En la puerta G14 la normalidad era absoluta.  Yo terminaba de escribir mi columna dominical para este diario, “Un año demasiado ruidoso”.  De repente, vino el ruido.  Un estruendo que muchos tomamos como una explosión o unos disparos, y que —según supe luego— fue en realidad el eco de la estampida humana que se produjo en el puesto de control cuando unos oficiales dieron, sin mayor noticia ni coordinación, la orden de evacuar.  En cuestión de segundos la estampida había llegado hasta el extremo del edificio.  Todos al suelo o buscando parapeto en el nicho que formaban dos vigas en una pared.  Maletas abandonadas.  Celulares, pasabordos y pasaportes en el suelo.  Sandalias que habrían evocado, en otro contexto, la suerte de Cenicienta.  El café regado con afán en la mesa, al lado del computador donde la navegación quedaba interrumpida.

 

Nos evacuaron a la pista.  Un adolescente lloraba y golpeaba con el puño el pavimento, mientras su hermano intentaba en vano calmarlo.  Nadie sabía nada (¿por qué habría alguien de saber algo en esas circunstancias?).  Un nuevo momento de pánico se vivió cuando uno de los carros que llevan el equipaje se aproximó veloz a la zona de la pista donde estábamos.  Venía a ayudar.  Pero el miedo hace ver más miedo.  Salimos despavoridos ante el temor de que fuera a arremeter contra nosotros.

 

Pasaron horas sin término hasta que, hacia las 10 de la noche nos hicieron entrar de nuevo a la terminal.  En fila india, en silencio, contemplando el silencio el panorama desolador de lo que casi parecía una naturaleza muerta.  A partir de las 10 nos fueron llevando a la estación de Port Everglades, donde podríamos pasar la noche o tomar rumbo a otro lado.  Un bus de la oficina del sheriff, sin ventanas, nos condujo hasta allá desde el aeropuerto.  A las 2 de la madrugada logramos encontrar un hotel dónde tratar de descansar.

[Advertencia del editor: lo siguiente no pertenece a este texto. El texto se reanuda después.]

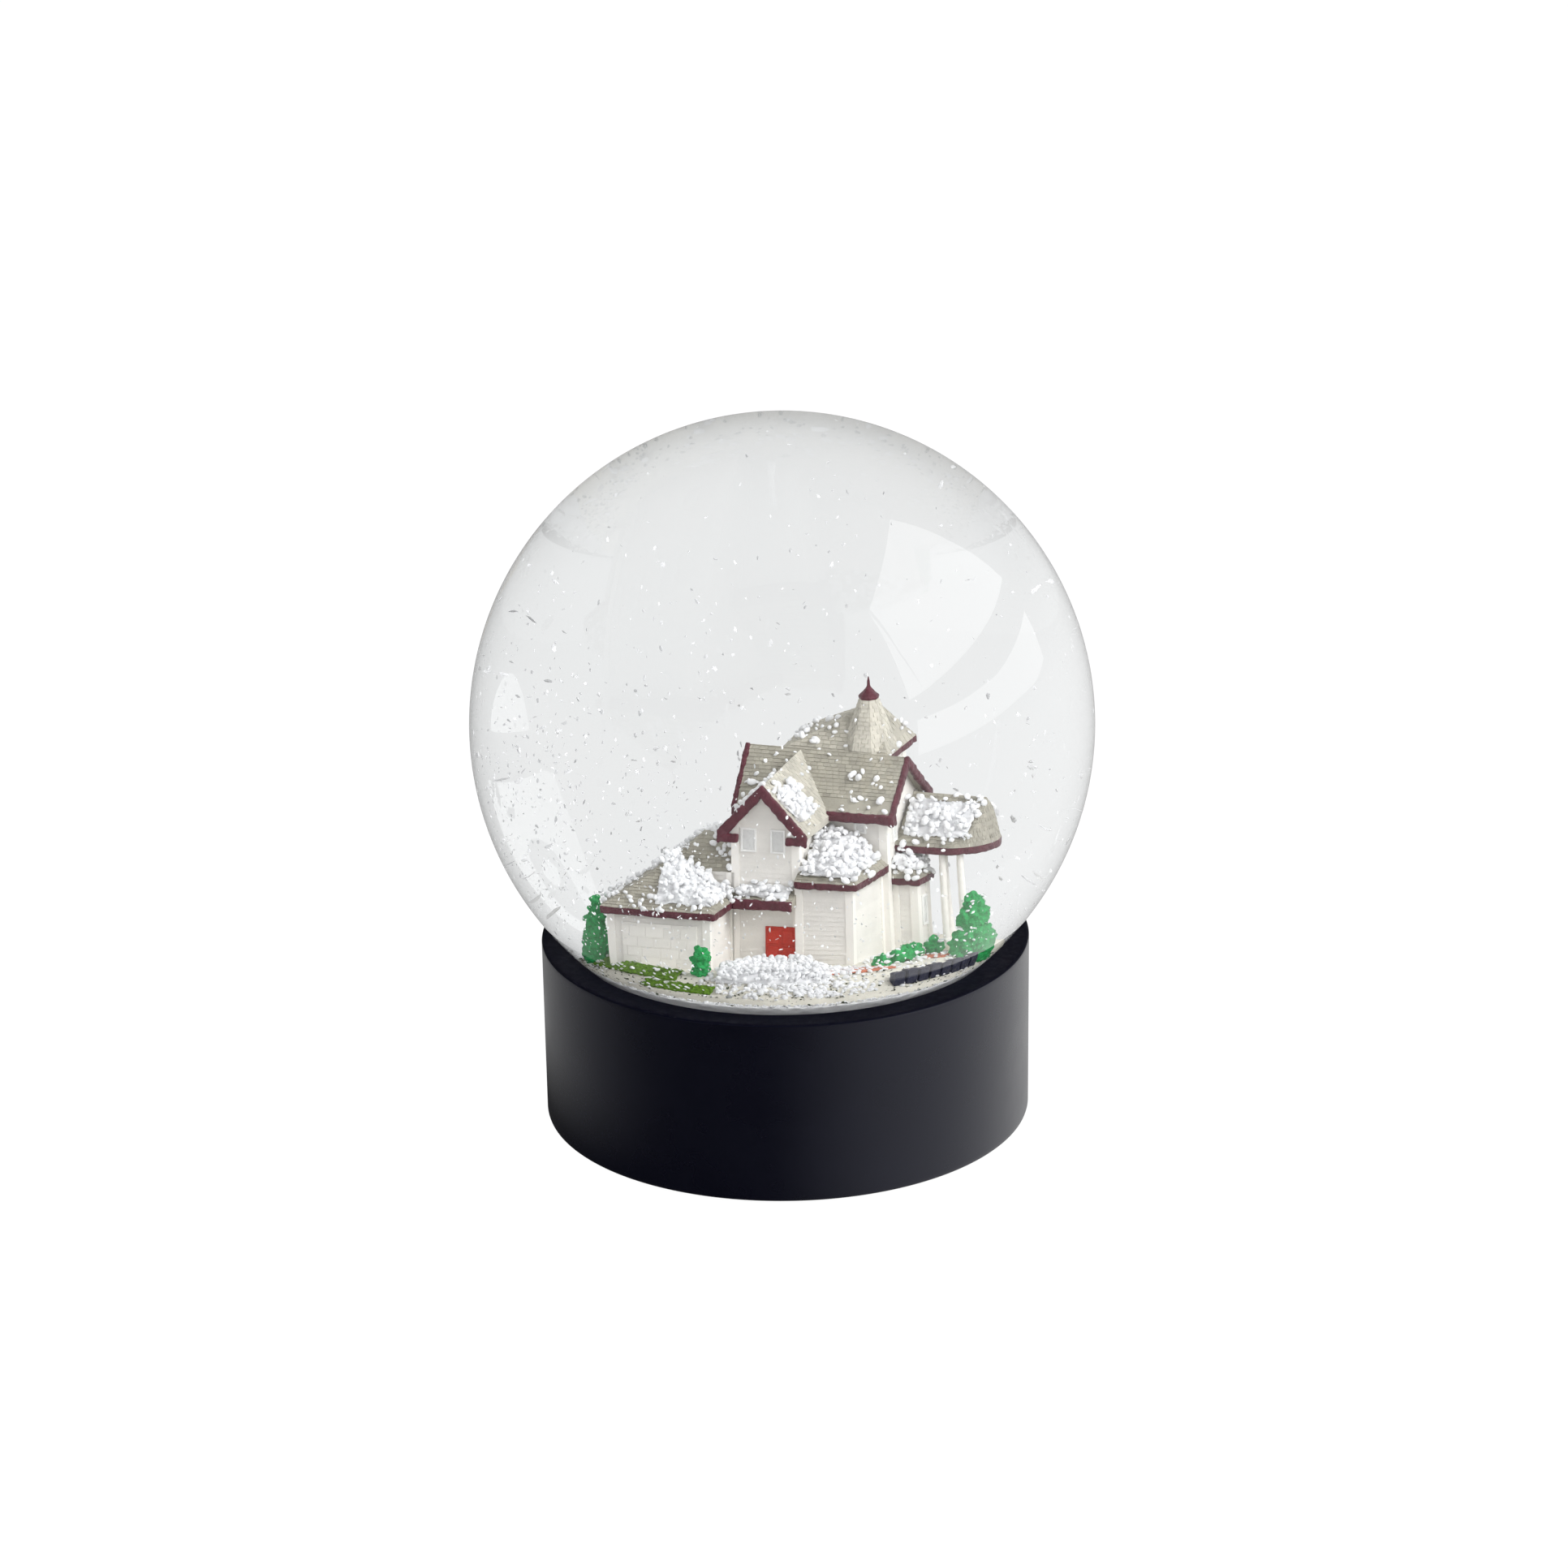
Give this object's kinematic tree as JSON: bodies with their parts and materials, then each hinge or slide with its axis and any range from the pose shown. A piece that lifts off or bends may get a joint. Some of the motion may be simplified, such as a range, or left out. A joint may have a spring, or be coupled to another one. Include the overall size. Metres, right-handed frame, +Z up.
{
  "type": "snow globe",
  "caption": "Snow globe: a clear glass ball of water and loose flakes around a cast village house, standing in a round black base.",
  "frame": {"origin": "centre of the felt underside, where the globe stands on a table", "axes": "+Z up through the ball's centre, -Y towards the front of the scene, +X to the right seen from the front"},
  "size_m": [0.1, 0.1, 0.1159],
  "materials": {
    "base_black": "moulded, satin black",
    "plate_black": "plain black",
    "black_felt": "felt",
    "clear_adhesive": "cast adhesive",
    "globe_glass": "clear blown glass",
    "black_rubber": "moulded",
    "cast_ground": "cast resin, painted off-white",
    "lawn_green": "painted",
    "path_terracotta": "painted",
    "stone_dark": "painted dark grey",
    "foliage_green": "painted",
    "wall_paint": "painted warm white siding",
    "deck_beige": "painted",
    "door_red": "painted",
    "roof_shingle": "painted taupe shingles",
    "roof_cream": "painted cream shingles",
    "trim_burgundy": "painted",
    "frame_white": "painted",
    "pane_grey": "painted",
    "snow_white": "plastic flakes",
    "clear_water": "clear liquid"
  },
  "bodies": {
    "globe": {"base_shell": "base_black", "bottom_plate": "plate_black", "felt_pad": "black_felt", "globe_adhesive": "clear_adhesive", "glass_globe": "globe_glass", "rubber_stopper": "black_rubber", "filler_plug": "black_rubber", "scene_adhesive": "clear_adhesive", "ground_mound": "cast_ground", "lawn_patches": "lawn_green", "garden_path": "path_terracotta", "edging_stones": "stone_dark", "hedges": "foliage_green", "left_tree": "foliage_green", "right_tree": "foliage_green", "small_fir": "foliage_green", "garage_walls": "wall_paint", "garage_door": "wall_paint", "garage_roof": "roof_shingle", "garage_fascia": "trim_burgundy", "link_walls": "wall_paint", "link_roof": "roof_shingle", "entrance_walls": "wall_paint", "front_door": "door_red", "porch_roof": "roof_shingle", "porch_fascia": "trim_burgundy", "front_gable_roof": "roof_cream", "front_gable_bargeboard": "trim_burgundy", "main_walls": "wall_paint", "main_roof": "roof_shingle", "main_bargeboards": "trim_burgundy", "bay_walls": "wall_paint", "bay_roof": "roof_shingle", "bay_fascia": "trim_burgundy", "side_bay_walls": "wall_paint", "side_bay_roof": "roof_shingle", "side_bay_fascia": "trim_burgundy", "veranda_deck": "deck_beige", "veranda_columns": "wall_paint", "veranda_roof": "roof_shingle", "veranda_fascia": "trim_burgundy", "rear_walls": "wall_paint", "rear_roof": "roof_shingle", "rear_fascia": "trim_burgundy", "turret_roof": "roof_cream", "turret_finial": "trim_burgundy", "window_frames": "frame_white", "window_panes": "pane_grey", "ground_snow": "snow_white", "roof_snow": "snow_white"},
    "swirl": {"water": "clear_water", "floating_flakes": "snow_white"}
  },
  "joints": [
    {"name": "snow_swirl", "type": "hinge", "parent": "globe", "child": "swirl", "pos_m": [0, 0, 0.0659], "axis": [0, 0, 1], "continuous": true}
  ]
}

¿Somos por esto acaso sobrevivientes?  En realidad, en la T4 no pasó nada.  O pasó todo.  Todo lo que ocurre cuando la violencia libera las fuerzas del miedo, incluso cuando no actúa directamente, sino como mera noticia.  Lo bueno:  la capacidad de respetar las reglas, de hacer espacio para el otro, de darle prioridad a quienes estaban en mayor necesidad.  Lo malo:  la sensación de desamparo; perder por esas horas horribles (aunque ilesas) la capacidad de pensar el futuro, el deslizarse por el abismo de la incertidumbre.  En cualquier caso, pensar, por un momento al menos, en los millones de hombres y mujeres en el mundo para quienes todos los días son como ese día que vivimos en la T4 del aeropuerto internacional de Fort Lauderdale, donde en realidad no pasó nada.  Pero pasó todo.